Наш нынешний русский, в том числе и бюрократический, и политический, и литературный — это порождение петербургской империи образца XIX века. Даже позднего Державина или переписку екатерининских времен читаешь и понимаешь — другой язык, чужой. Наш он только начиная с того поколения, к которому принадлежало «наше всё».
Советизмов, конечно, много, но радикальной трансформации языка они не произвели.
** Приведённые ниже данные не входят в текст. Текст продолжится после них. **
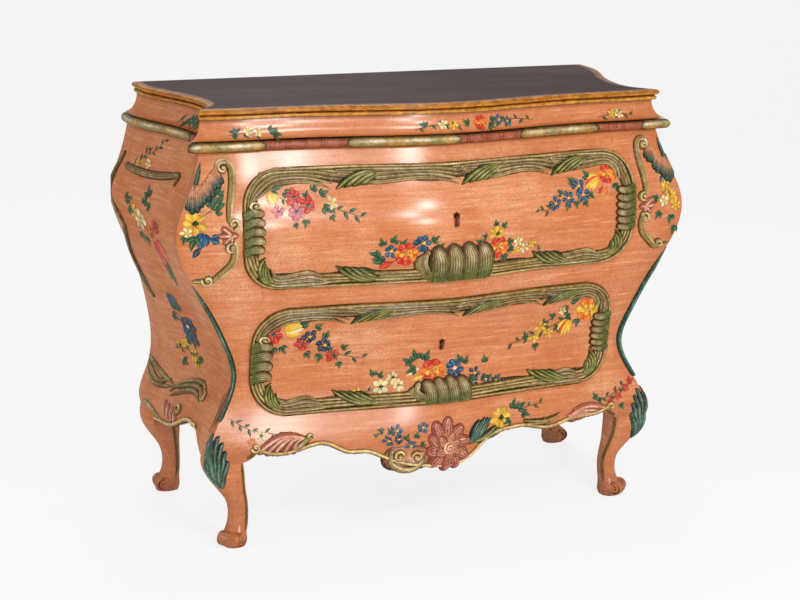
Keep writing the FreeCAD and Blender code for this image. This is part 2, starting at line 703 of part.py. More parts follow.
def drawer(name, half, low, high, depth, inner_well, blank, key_height, bed, kick_top):
    """One drawer: swelling front, box, lock case and bolt, and the strips that carry it."""
    face = s.back_plane - depth
    box_half, box_low, box_top = half - s.box_inset, low + s.box_lift, high - s.box_lift
    case_low = lock_low(key_height)
    case_top = case_low + s.lock_height
    lock_x = (s.lock_width * -0.5, s.lock_width * 0.5)
    recess = box(f"{name}_recess", lock_x, (face - s.lock_thick, 0), (case_low, case_top))
    bolt_low = case_low + s.bolt_foot
    channel = bolt_channel(f"{name}_channel", depth, bolt_low, high + OVERCUT, s.slack)
    case_box = box(f"{name}_case_box", lock_x, (face - s.lock_thick, face),
                   (case_low, case_top))
    key_way = keyhole(f"{name}_keyhole", key_height, depth)
    front = cut(f"{name}_drawer_front", common(f"{name}_front_blank", form, blank),
                inner_well, recess, channel, key_way)
    node(f"{name}_drawer_front", front)
    node(f"{name}_lock_case", cut(f"{name}_lock_case", case_box, channel))
    node(f"{name}_lock_bolt", bolt_channel(f"{name}_lock_bolt", depth, bolt_low,
                                           high - s.bolt_below_rail, as_dim(0)))
    bottom_low = box_low + s.box_bottom_lift
    bottom_top = bottom_low + s.box_bottom_thick
    inside = box_half - s.box_side_thick
    bottom_block = box(f"{name}_bottom_block", (-inside - s.groove, inside + s.groove),
                       (face - OVERCUT, s.box_back), (bottom_low, bottom_top))
    bottom = node(f"{name}_drawer_bottom",
                  cut(f"{name}_drawer_bottom",
                      common(f"{name}_bottom_blank", bottom_block, inner_well), case_box))
    side_box = box(f"{name}_side_box", (inside, box_half), (face - OVERCUT, s.box_back),
                   (box_low, box_top))
    side_blank = common(f"{name}_side_blank", side_box, inner_well)
    pair(f"{name}_drawer_side", cut(f"{name}_drawer_side_right", side_blank, bottom))
    node(f"{name}_drawer_back",
         box(f"{name}_drawer_back", (-inside, inside),
             (s.box_back - s.box_side_thick, s.box_back),
             (bottom_top, box_top - s.drawer_back_drop)))
    behind = face + s.waist_bow + s.waist_turn
    runner(f"{name}_runner", bed, box_low, box_half, behind)
    kicker(f"{name}_kicker", box_top, kick_top, box_half, behind)


for name, facts in DRAWERS.items():
    drawer(name, *facts)

# ---------------------------------------------------------------- carved trim

def relief(name, prism, *less):
    """Carving that stands on the swelling surface, cut to an outline seen from the front."""
    return cut(name, common(f"{name}_raised", relief_form, prism), form, *less)


def disc(name, x, z, radius, front, length):
    """A round block that runs back from a place in front of the chest."""
    obj = add("Part::Cylinder", name)
    obj.Placement = FreeCAD.Placement(V(0, 0, 0), FreeCAD.Rotation(V(1, 0, 0), -90))
    bind(obj, Radius=radius, Height=length)
    bind(obj, Placement_at_x=x, Placement_at_y=front, Placement_at_z=z)
    return obj


def c_scroll(name, points, width, curl, back):
    """A strip of even width along a curve, with a round curl at each end."""
    left, right = [], []
    for number, (x, z) in enumerate(points):
        before, after = points[max(number - 1, 0)], points[min(number + 1, len(points) - 1)]
        run = V(after[0].number - before[0].number, after[1].number - before[1].number, 0)
        run.normalize()
        left.append((x - width * (run.y / 2), z + width * (run.x / 2)))
        right.append((x + width * (run.y / 2), z - width * (run.x / 2)))
    right.reverse()
    outline = closed_sketch(f"{name}_outline", (
        (left, True), ((left[-1], right[0]), False),
        (right, True), ((right[-1], left[0]), False)), FRONT_VIEW)
    blade = through_y(f"{name}_blade", outline, -FAR, back)
    curls = [disc(f"{name}_curl_{number}", *points[end], curl, as_dim(-FAR), back + FAR)
             for number, end in enumerate((0, -1))]
    return fuse(name, blade, *curls)


# The shell at the foot of each frame: rounded flutes side by side.
SHELL_FLUTES = 4
FLUTE_OVERLAP, SHELL_FOOT = 1, 4
flute_radius = s.shell_width * (0.5 / SHELL_FLUTES)


def shell(name, low):
    """The outline of the fluted shell, carried through the front."""
    shoulder = low + s.shell_height - flute_radius
    flutes = [disc(f"{name}_flute_{number}",
                   flute_radius * (2 * number + 1 - SHELL_FLUTES), shoulder,
                   flute_radius + FLUTE_OVERLAP, as_dim(-FAR), as_dim(FAR))
              for number in range(SHELL_FLUTES)]
    foot = box(f"{name}_foot", (s.shell_width * -0.5, s.shell_width * 0.5), (-FAR, 0),
               (low + SHELL_FOOT, shoulder))
    return fuse(name, foot, *flutes)


for name, (half, low, high, _, _, blank, _, _, _) in DRAWERS.items():
    inner = rounded_outline(f"{name}_frame_inner", half - s.frame_width, low + s.frame_width,
                            high - s.frame_width, s.corner_radius - s.frame_width * 0.5)
    window = cut(f"{name}_window", through_y(f"{name}_window_prism", inner),
                 shell(f"{name}_shell", low))
    node(f"{name}_drawer_frame", relief(f"{name}_drawer_frame", blank, window))


def corner_y_at(level):
    """How far forward the front corner lies at a template level."""
    front, bow, turn = [getattr(s, f"{level}_{trait}") for trait in ("front_swell", "bow", "turn")]
    return s.back_plane - s.case_depth - front + bow + turn


corner = s.waist_half
scroll_back = corner_y_at("underbelly") + 30
upper_scroll = c_scroll("upper_scroll", (
    (corner + 19, s.shoulder_height + 37), (corner + 12, s.shoulder_height + 8),
    (corner + 9, s.belly_height + 55), (corner + 14, s.belly_height + 3)),
    s.scroll_width, s.curl_radius, scroll_back)
lower_scroll = c_scroll("lower_scroll", (
    (corner + 16, s.belly_height - 27), (corner + 16, s.underbelly_height + 28),
    (corner + 38, s.underbelly_height - 10), (corner + 70, s.underbelly_height - 20)),
    s.scroll_width, s.curl_radius, scroll_back)
both_sides("corner_scrolls", relief("corner_scrolls_right",
                                    fuse("scroll_prisms", upper_scroll, lower_scroll)))

RIB_LEVELS = ("flare", "waist", "taper", "flank")
RIB_SIDES = 8


def rib_ring(level):
    ring = add("Part::RegularPolygon", f"rib_{level}")
    ring.Polygon = RIB_SIDES
    bind(ring, Circumradius=s.rib_radius)
    bind(ring, Placement_at_x=s.waist_half + getattr(s, f"{level}_corner_swell"),
         Placement_at_y=corner_y_at(level), Placement_at_z=getattr(s, f"{level}_height"))
    return ring


rib_rod = loft("rib_rod", [rib_ring(level) for level in RIB_LEVELS])
both_sides("corner_ribs", cut("corner_rib_right", rib_rod, form))

ROSETTE_SHARE, PETALS, BOSS_SHARE, BOSS_RISE = 0.02, 6, 0.7, 3
rosette_x = s.lower_drawer_half * ROSETTE_SHARE
rosette_z = s.knee_height - s.rosette_drop
rosette_front = s.back_plane - s.case_depth - s.knee_front_swell - s.rosette_relief
rosette_discs = [disc("rosette_boss", rosette_x, rosette_z, s.petal_radius * BOSS_SHARE,
                      rosette_front - BOSS_RISE, s.rosette_relief * 2)]
for number in range(PETALS):
    turn = FreeCAD.Rotation(V(0, 1, 0), 360 * number / PETALS).multVec(V(0, 0, 1))
    rosette_discs.append(disc(f"petal_{number}", rosette_x + s.rosette_radius * turn.x,
                              rosette_z + s.rosette_radius * turn.z, s.petal_radius,
                              rosette_front, s.rosette_relief * 2))
node("apron_rosette", cut("apron_rosette", fuse("rosette_discs", *rosette_discs), form))

# The scroll beside the rosette: the share of the lower drawer's half width, and the drop.
PENDANT = ((-0.28, 36), (-0.244, 60), (-0.195, 72), (-0.14, 60))
pendant = c_scroll("pendant", [(s.lower_drawer_half * share, s.knee_height - drop)
                               for share, drop in PENDANT],
                   s.scroll_width, s.curl_radius, s.post_back)
node("apron_scroll", relief("apron_scroll", pendant, nodes["apron_rosette"]))

# ---------------------------------------------------------------- small hidden pieces

GLUE_BLOCK_SHARES = (-0.6, 0, 0.6)
glue = []
for number, share in enumerate(GLUE_BLOCK_SHARES):
    place = s.lower_drawer_half * share
    glue.append(box(f"glue_block_{number}", (place - s.glue_block, place + s.glue_block),
                    (well_front, well_front + s.waist_bow + s.glue_block),
                    (s.floor_low - s.glue_block, s.floor_low)))
node("glue_blocks", cut("glue_blocks", fuse("glue_block_set", *glue), rails["apron_rail"]))

# Cut nails with square heads hold the back panel to its rails.
NAIL_SHARES = (-0.9, -0.45, 0, 0.45, 0.9)
nails = []
for share in NAIL_SHARES:
    middle = s.rear_well_half * share
    for top in (s.crown_height, s.floor_low):
        height = top - s.back_rail_height * 0.5
        nails.append(box(f"nail_{len(nails)}", (middle - s.nail_half, middle + s.nail_half),
                         (s.back_plane, s.back_plane + s.nail_head),
                         (height - s.nail_half, height + s.nail_half)))
node("back_nails", fuse("back_nails", *nails))

# ---------------------------------------------------------------- checks and files

doc.recompute()
for obj in doc.Objects:
    if "Invalid" in obj.State or "Error" in obj.State:
        raise RuntimeError(f"{obj.Name} did not build: {obj.State}")
for name, obj in nodes.items():
    shape = obj.Shape
    if shape.isNull() or not shape.isValid() or not shape.Solids:
        raise RuntimeError(f"{name} has no sound solid")
os.makedirs("parts", exist_ok=True)
for name, obj in nodes.items():
    obj.Shape.exportStep(f"parts/{name}.step")
print(len(nodes), "pieces written")
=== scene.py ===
"""Bombe chest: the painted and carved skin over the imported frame.

Blender works in metres. Lengths here are millimetres in the frame's own axes (the front faces -Y,
+Z is up) and turn into metres where a mesh is made.
"""
import math
import bmesh
import bpy
import numpy as np
from mathutils import Matrix, Vector


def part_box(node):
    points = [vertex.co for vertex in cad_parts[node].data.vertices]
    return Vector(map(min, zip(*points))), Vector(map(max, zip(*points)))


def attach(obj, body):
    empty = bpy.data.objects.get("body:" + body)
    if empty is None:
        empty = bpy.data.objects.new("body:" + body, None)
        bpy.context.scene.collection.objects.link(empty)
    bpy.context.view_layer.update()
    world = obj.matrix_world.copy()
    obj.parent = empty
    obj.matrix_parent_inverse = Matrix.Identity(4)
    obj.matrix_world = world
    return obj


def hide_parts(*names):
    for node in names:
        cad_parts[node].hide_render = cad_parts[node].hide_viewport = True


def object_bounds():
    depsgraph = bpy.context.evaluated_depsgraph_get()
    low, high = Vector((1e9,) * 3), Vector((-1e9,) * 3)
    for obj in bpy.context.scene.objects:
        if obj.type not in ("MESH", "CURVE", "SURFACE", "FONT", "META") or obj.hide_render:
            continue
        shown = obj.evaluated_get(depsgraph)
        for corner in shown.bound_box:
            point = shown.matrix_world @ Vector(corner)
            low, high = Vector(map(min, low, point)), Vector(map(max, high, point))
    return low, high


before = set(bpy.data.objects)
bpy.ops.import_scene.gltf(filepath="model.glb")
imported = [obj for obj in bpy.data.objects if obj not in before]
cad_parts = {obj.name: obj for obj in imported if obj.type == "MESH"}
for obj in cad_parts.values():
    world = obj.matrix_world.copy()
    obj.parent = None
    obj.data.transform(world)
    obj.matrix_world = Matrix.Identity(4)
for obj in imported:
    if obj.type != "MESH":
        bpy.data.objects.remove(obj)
CAD_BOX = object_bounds()
MILLIMETRE = 0.001
BOX_MARGIN = 0.0002
SHARP_ANGLE = math.radians(40)
WELD_REACH, SLIVER = 0.00002, 0.00001
BOX_LOW, BOX_HIGH = [np.array(corner) for corner in CAD_BOX]
RANDOM = np.random.default_rng(7)


# ---------------------------------------------------------------- camera

CAMERA_PLACE = (-1.4829, -3.4758, 1.4543)
CAMERA_TURNS = (22.846, -15.023, 1.124)
LENS, SENSOR = 83.02, 36


def add_camera():
    """The photograph's viewpoint: from the left of the front, looking down a little."""
    yaw, pitch, roll = np.radians(CAMERA_TURNS)
    forward = np.array([np.sin(yaw) * np.cos(pitch), np.cos(yaw) * np.cos(pitch), np.sin(pitch)])
    level = np.array([np.cos(yaw), -np.sin(yaw), 0])
    upright = np.cross(level, forward)
    right = np.cos(roll) * level + np.sin(roll) * upright
    up = np.cos(roll) * upright - np.sin(roll) * level
    data = bpy.data.cameras.new("camera")
    data.lens = LENS
    data.sensor_width = SENSOR
    camera = bpy.data.objects.new("camera", data)
    bpy.context.scene.collection.objects.link(camera)
    rows = list(zip(right, up, -forward, CAMERA_PLACE))
    camera.matrix_world = Matrix(rows + [(0, 0, 0, 1)])
    bpy.context.scene.camera = camera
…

А что было до? Ну, например, язык «Жития» Аввакума — «Еллинских борзостей не текохъ», «Вся сия суть внешняя блядь огня геенскаго», «выпросил у Бога светлую Русь сцотона» — смачный и яркий политический язык XVII века, самого бунташного и самого спорного. Высокий политический язык переписки Грозного с Курбским — «Что же, собака, и пишеши и болезнуеши, совершив такую злобу? К чесому убо совет твои подобен будет, паче кала смердяй?» — тоже неплох, поскольку обе стороны сформулировали кредо, каждая своё, и с тех пор позиции особо-то и не сдвинулись. Или даже язык новгородских берестяных грамот и Русской Правды, домонгольский — «Аще кто назоветь чюжую жену блядию, а будеть боярьскаа жена великыихъ бояръ, за срамъ еи 5 гривенъ злата».
Вот взять бы и собрать из этой кладовой не-петербургский политический язык. Ну типа как небратья сейчас сочиняют свой отдельный — тоже ведь отрясают прах Петербурга, не Москвы.